You will probably notice that these conditions are very similar to those of a normal distribution. There are pages on normal distributions and frequency histograms if you want to recap those topics.A t-test works best on normally distributed data. If the distribution is not normal, but still satisfies the conditions above, (it is flat, for example), then a t-test will still work as long as you have enough values in your sample (25 to 30 is usually okay). If your data is heavily skewed, then you may need a very large sample before a t-test will work. In such cases, an alternate non-parametric test should be used.

Exploration

Below are pictures of 6 different frequency histograms taken from samples that are small enough to require normal distribution-like properties. Decide whether or not you could perform a t-test on the data that produced each one.

Flat (or Even)

Nearly Flat

Normal

Bimodal

Skewed Left

Skewed Right

Application

Now we will look at your data here and satisfy ourselves that it is suitable for a t-test.

Here is the histogram for items correctly recalled when recall interval is 100 msecs.

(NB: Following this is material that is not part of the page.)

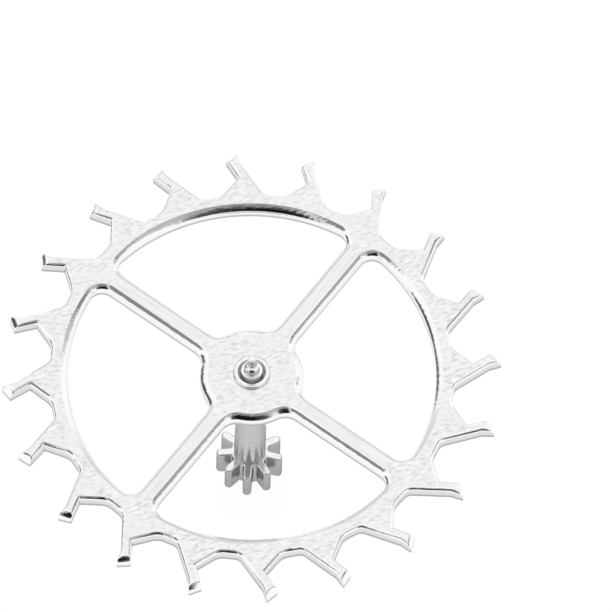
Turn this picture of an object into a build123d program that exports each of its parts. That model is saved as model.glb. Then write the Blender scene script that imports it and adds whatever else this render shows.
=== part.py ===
from build123d import *
from math import pi, radians, tan
import os

# A club-tooth escape wheel of a wrist watch, riveted on the seat of its own pinion.
# Millimetres. The origin is the end of the lower pivot, on the turning axis, and +Z points
# up that axis. Two of the arms lie along X. Seen from above, the teeth lean anticlockwise.

# Wheel
tooth_count = 20
arm_count = 4
heel_radius = 2.300         # circle through the heels, the outermost corners of the teeth
wheel_thickness = 0.140
tooth_depth = 0.440         # heel circle down to the floor of the gaps
rim_width = 0.171           # floor of the gaps to the inside of the rim
arm_width = 0.204
hub_radius = 0.478
rim_corner_fillet = 0.126   # window corners where an arm meets the rim
hub_corner_fillet = 0.157   # window corners where an arm meets the hub
window_bevel = 0.046        # polished bevel round the top of each window
tooth_phase = 5.84          # degrees from an arm to the tooth after it, anticlockwise

# Tooth, about the radius through its middle; the leans are degrees from that radius
toe_drop = 0.073            # locking corner below the heel circle
toe_lead = 0.043            # locking corner ahead of the middle
club_width = 0.109          # locking corner back to the heel, the run of the impulse face
lock_height = 0.188         # height of the locking face
lock_lean = 27.2
shoulder_lean = 43.6
club_height = 0.117         # height of the back of the club
club_lean = 12.2
back_lean = 28.9
shoulder_fillet = 0.150
back_fillet = 0.085
club_bevel = 0.050          # polished bevel along the top of the impulse face
flank_bevel = 0.016         # light bevel along the top of the gaps

# Pinion, cut from the solid with its arbor and pivots
leaf_count = 9
leaf_tip_radius = 0.309
leaf_root_radius = 0.174
leaf_thickness = 0.082
leaf_length = 0.328
leaf_end_bevel = 0.014
gullet_fillet_share = 0.80  # of half the width of a gullet at the root
leaf_phase = 21.9           # degrees from an arm to the leaf after it, anticlockwise

# Arbor, between the pinion's upper face and the wheel's lower face
arbor_length = 1.416
arbor_foot_radius = 0.146
arbor_head_radius = 0.132

# Seat and its riveted lip, over the wheel
seat_radius = 0.110
lip_width = 0.062           # how far the lip spreads over the wheel
lip_height = 0.030
lip_crown = 0.020           # radius that rounds the lip's outer edge
lip_land = 0.022            # flat top of the lip
punch_depth = 0.044         # hollow that the riveting punch leaves inside the lip

# Pivots, both alike: a collar, a post, a trumpet and the pivot itself
pivot_radius = 0.037
pivot_length = 0.100
pivot_end_round = 0.014
trumpet_length = 0.055
post_radius = 0.070
post_height = 0.080
collar_radius = 0.098
collar_height = 0.070

slack = 0.020               # overrun of every cut

root_radius = heel_radius - tooth_depth
rim_inner_radius = root_radius - rim_width
gullet_half_width = pi * leaf_root_radius / leaf_count - leaf_thickness / 2
gullet_fillet = gullet_fillet_share * gullet_half_width
pivot_height = pivot_length + trumpet_length + post_height + collar_height
pinion_base = pivot_height
pinion_top = pinion_base + leaf_length
wheel_base = pinion_top + arbor_length
wheel_top = wheel_base + wheel_thickness
lip_radius = seat_radius + lip_width
punched_floor = wheel_top + lip_height - punch_depth


def run(height, lean):
    """Sideways run of a line that climbs by height and leans from the radius."""
    return height * tan(radians(lean))


def tooth():
    """One club tooth about the Y axis, with its foot buried in the rim; -X is ahead."""
    toe_y = heel_radius - toe_drop
    throat_x = run(lock_height, lock_lean) - toe_lead
    throat_y = toe_y - lock_height
    heel_x = club_width - toe_lead
    neck_x = heel_x + run(club_height, club_lean)
    neck_y = heel_radius - club_height
    foot_y = root_radius - rim_width / 2
    return make_face(Polyline(
        (-toe_lead, toe_y),
        (heel_x, heel_radius),
        (neck_x, neck_y),
        (neck_x + run(neck_y - foot_y, back_lean), foot_y),
        (throat_x - run(throat_y - foot_y, shoulder_lean), foot_y),
        (throat_x, throat_y),
        close=True,
    ))


def wheel_outline():
    """The toothed disc: one tooth filleted into the root disc, turned round the axis."""
    one = Circle(root_radius) + tooth()
    one = fillet(one.vertices().sort_by(Axis.X)[0], shoulder_fillet)
    one = fillet(one.vertices().sort_by(Axis.X)[-1], back_fillet)
    middle = Rotation(0, 0, tooth_phase - 90)
    return Sketch() + [middle * place * one for place in PolarLocations(0, tooth_count)]


def windows():
    """The openings between hub, arms and rim, with round corners."""
    face = Circle(rim_inner_radius) - Circle(hub_radius)
    for place in PolarLocations(0, arm_count):
        face -= place * Pos(rim_inner_radius / 2, 0) * Rectangle(rim_inner_radius + slack, arm_width)
    halfway = (hub_radius + rim_inner_radius) / 2
    face = fillet([v for v in face.vertices() if Vector(*v).length > halfway], rim_corner_fillet)
    return fillet([v for v in face.vertices() if Vector(*v).length < halfway], hub_corner_fillet)


def upper_rim(solid):
    """The edges round the outside of a solid's upper face."""
    return solid.faces().sort_by(Axis.Z)[-1].outer_wire().edges()


def inner_end(edge):
    """How near to the axis an edge of a tooth comes, by its two ends."""
    return min(Vector(end.X, end.Y).length for end in (edge @ 0, edge @ 1))


def escape_wheel():
    """The wheel, with bevels round its windows, over its impulse faces and along its gaps."""
    wheel = extrude(wheel_outline(), wheel_thickness) - extrude(windows(), wheel_thickness)
    upper = wheel.faces().sort_by(Axis.Z)[-1]
    wheel = chamfer([edge for wire in upper.inner_wires() for edge in wire.edges()], window_bevel)
    toe_side = heel_radius - (toe_drop + club_height) / 2
    neck_side = heel_radius - (club_height + lock_height) / 2
    wheel = chamfer([edge for edge in upper_rim(wheel) if inner_end(edge) > toe_side], club_bevel)
    wheel = chamfer([edge for edge in upper_rim(wheel) if inner_end(edge) < neck_side], flank_bevel)
    wheel -= Cylinder(seat_radius, wheel_thickness, align=(Align.CENTER, Align.CENTER, Align.MIN))
    return Pos(0, 0, wheel_base) * wheel


def pivot():
    """A pivot on its trumpet, post and collar, drawn with its own end at the bottom."""
    trumpet_base = pivot_length + trumpet_length
    post_base = trumpet_base + post_height
    half = [
        Line((0, 0), (pivot_radius - pivot_end_round, 0)),
        RadiusArc(
            (pivot_radius - pivot_end_round, 0), (pivot_radius, pivot_end_round), -pivot_end_round
        ),
        Line((pivot_radius, pivot_end_round), (pivot_radius, pivot_length)),
        TangentArc((pivot_radius, pivot_length), (post_radius, trumpet_base), tangent=(0, 1)),
        Polyline(
            (post_radius, trumpet_base),
            (post_radius, post_base),
            (collar_radius, post_base),
            (collar_radius, pivot_height),
            (0, pivot_height),
            (0, 0),
        ),
    ]
    return revolve(Plane.XZ * make_face(half), Axis.Z)


def leaves():
    """The pinion's leaves on their root, with round tips, round gullets and bevelled ends."""
    leaf = Pos(leaf_tip_radius / 2, 0) * SlotOverall(leaf_tip_radius, leaf_thickness)
    section = Circle(leaf_root_radius)
    section += [Rotation(0, 0, leaf_phase) * place * leaf for place in PolarLocations(0, leaf_count)]
    halfway = (leaf_root_radius + leaf_tip_radius - leaf_thickness / 2) / 2
    gullets = [v for v in section.vertices() if Vector(*v).length < halfway]
    solid = extrude(fillet(gullets, gullet_fillet), leaf_length)
    ends = solid.faces().sort_by(Axis.Z)
    solid = chamfer(ends[0].edges() + ends[-1].edges(), leaf_end_bevel)
    return Pos(0, 0, pinion_base) * solid


def arbor():
    """The plain arbor between pinion and wheel, a little thinner towards the wheel."""
    taper = Cone(
        arbor_foot_radius, arbor_head_radius, arbor_length, align=(Align.CENTER, Align.CENTER, Align.MIN)
    )
    return Pos(0, 0, pinion_top) * taper


def seat():
    """The seat through the wheel, and the lip that the punch spread over the wheel's face."""
    land_z = wheel_top + lip_height
    crown_x = lip_radius - lip_crown
    half = [
        Polyline(
            (0, punched_floor),
            (0, wheel_base),
            (seat_radius, wheel_base),
            (seat_radius, wheel_top),
            (lip_radius, wheel_top),
            (lip_radius, land_z - lip_crown),
        ),
        RadiusArc((lip_radius, land_z - lip_crown), (crown_x, land_z), -lip_crown),
        Polyline(
            (crown_x, land_z),
            (crown_x - lip_land, land_z),
            (collar_radius, punched_floor),
            (0, punched_floor),
        ),
    ]
    return revolve(Plane.XZ * make_face(half), Axis.Z)


def escape_pinion():
    """Pivots, leaves, arbor, seat and lip, all one piece of steel."""
    upper_pivot = Pos(0, 0, punched_floor + pivot_height) * Rotation(180, 0, 0) * pivot()
    return pivot() + leaves() + arbor() + seat() + upper_pivot


os.makedirs("parts", exist_ok=True)
for name, solid in {"escape_wheel": escape_wheel(), "escape_pinion": escape_pinion()}.items():
    solid.label = name
    export_step(solid, f"parts/{name}.step")
    print(name, "volume", round(solid.volume, 4), "size", solid.bounding_box().size)
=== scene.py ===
# %% [markdown]
# # A club-tooth escape wheel on its pinion
#
# The object is 4.6 mm across: a flat steel wheel with twenty hooked teeth, riveted on a thin
# arbor that carries a small gear of nine leaves and ends in two pivots as fine as a hair. It
# is all polished steel, so its looks are its reflections, and they need true curves, true
# bevels and true edges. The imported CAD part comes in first. Both of its nodes are then
# replaced by meshes of the same size, which have smoother arcs and softened edges.

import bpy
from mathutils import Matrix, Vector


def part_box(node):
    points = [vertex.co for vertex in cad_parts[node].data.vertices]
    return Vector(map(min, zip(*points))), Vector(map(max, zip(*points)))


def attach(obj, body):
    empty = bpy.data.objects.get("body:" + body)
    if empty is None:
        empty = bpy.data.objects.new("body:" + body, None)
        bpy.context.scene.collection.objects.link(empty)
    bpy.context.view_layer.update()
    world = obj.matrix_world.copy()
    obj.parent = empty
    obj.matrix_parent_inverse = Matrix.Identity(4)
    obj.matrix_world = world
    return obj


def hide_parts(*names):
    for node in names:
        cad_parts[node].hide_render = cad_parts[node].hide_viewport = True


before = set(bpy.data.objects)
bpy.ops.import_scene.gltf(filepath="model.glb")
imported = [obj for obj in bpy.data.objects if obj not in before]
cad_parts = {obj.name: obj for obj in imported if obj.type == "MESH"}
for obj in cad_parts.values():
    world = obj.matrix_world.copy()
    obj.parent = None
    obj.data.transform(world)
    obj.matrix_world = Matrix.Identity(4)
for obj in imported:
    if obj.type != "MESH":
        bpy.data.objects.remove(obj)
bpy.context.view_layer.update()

# %% [markdown]
# Blender works in metres and a watchmaker in millimetres. Each piece is drawn a thousand
# times too large, a unit for a millimetre, and shrunk when it is finished. That keeps the
# numbers readable, and it keeps the bevels sound: at the real size Blender's bevel would take
# two points that lie within a thousandth of a millimetre for one, and here that is a visible
# width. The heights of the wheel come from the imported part, so both lie in the same place.

# %% Units and heights
from collections import Counter, namedtuple
from math import acos, atan2, ceil, cos, degrees, pi, radians, sin, sqrt, tan

import bpy
from mathutils import Matrix, Vector

mm = 0.001
wheel_low, wheel_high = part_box("escape_wheel")
wheel_base = wheel_low.z / mm
wheel_top = wheel_high.z / mm
print("wheel from", round(wheel_base, 3), "to", round(wheel_top, 3), "mm above the lower pivot's end")

# %% [markdown]
# ## Camera
#
# The photograph looks down on the wheel from about 63 degrees, from far away through a long
# lens, so the far teeth look no smaller than the near ones. The camera could be placed by
# eye, but a fit to the outline of the twenty teeth gives its direction, its roll and its
# scale. Other sides are looked at through the same lens, and one longer by a tenth would put
# the camera beyond the distance at which those views are cut off. The object comes after the
# camera, because how fine a curve has to be depends on how many pixels it covers: here a
# millimetre is about 109 pixels.

# %% Camera
camera_azimuth = radians(35.21)     # turned from the line that looks along +Y
camera_elevation = radians(62.72)
camera_roll = radians(1.71)
camera_distance = 0.24968
camera_target = Vector((0.0587, 0.7475, 2.4433)) * mm
lens_length = 1600

camera_data = bpy.data.cameras.new("camera")
camera_data.lens = lens_length
camera_data.sensor_width = 36
camera_data.clip_start = 0.01
camera = bpy.data.objects.new("camera", camera_data)
bpy.context.scene.collection.objects.link(camera)
turn = Matrix.Rotation(camera_azimuth, 4, "Z") @ Matrix.Rotation(pi / 2 - camera_elevation, 4, "X")
camera.matrix_world = (
    Matrix.Translation(camera_target)
    @ turn
    @ Matrix.Rotation(camera_roll, 4, "Z")
    @ Matrix.Translation((0, 0, camera_distance))
)
bpy.context.scene.camera = camera
print("camera at", [round(value / mm, 1) for value in camera.matrix_world.translation], "mm")

# %% [markdown]
# ## A pen for outlines
#
# Wheels of this kind are cut from sheet, so they are an outline with a thickness. An outline
# could be a curve object, but its corners and arcs are easier to hold exactly as a chain of
# edges: one point is extruded along straight runs, and spun about a centre for each arc.
# With no window open, spin turns against the usual sense, so the pen gives it the angle's
# negative. Each arc gets as many steps as keep it within half a thousandth of a millimetre.

# %% The pen
tolerance = 0.0005
pen = Vector((0, 0, 0))

def clear_selection():
    """Back to object mode with nothing selected."""
    if bpy.context.mode != "OBJECT":
        bpy.ops.object.mode_set(mode="OBJECT")
    bpy.ops.object.select_all(action="DESELECT")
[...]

This plot has 1 highest bar, which is for the range 14 to < 15. There are 8 bars in your histogram and the highest is at position 5, so there are 3 bars to the right and 4 bars to the left. There is strong symmetry in the distribution of the data.

Look at the shape of your histogram and answer the questions below to decide whether or not the distribution of your data is normal.
Is the histogram symmetrical?
Is the mode (the highest bar) at the centre of the histogram?
Can we perform a t-test on this data?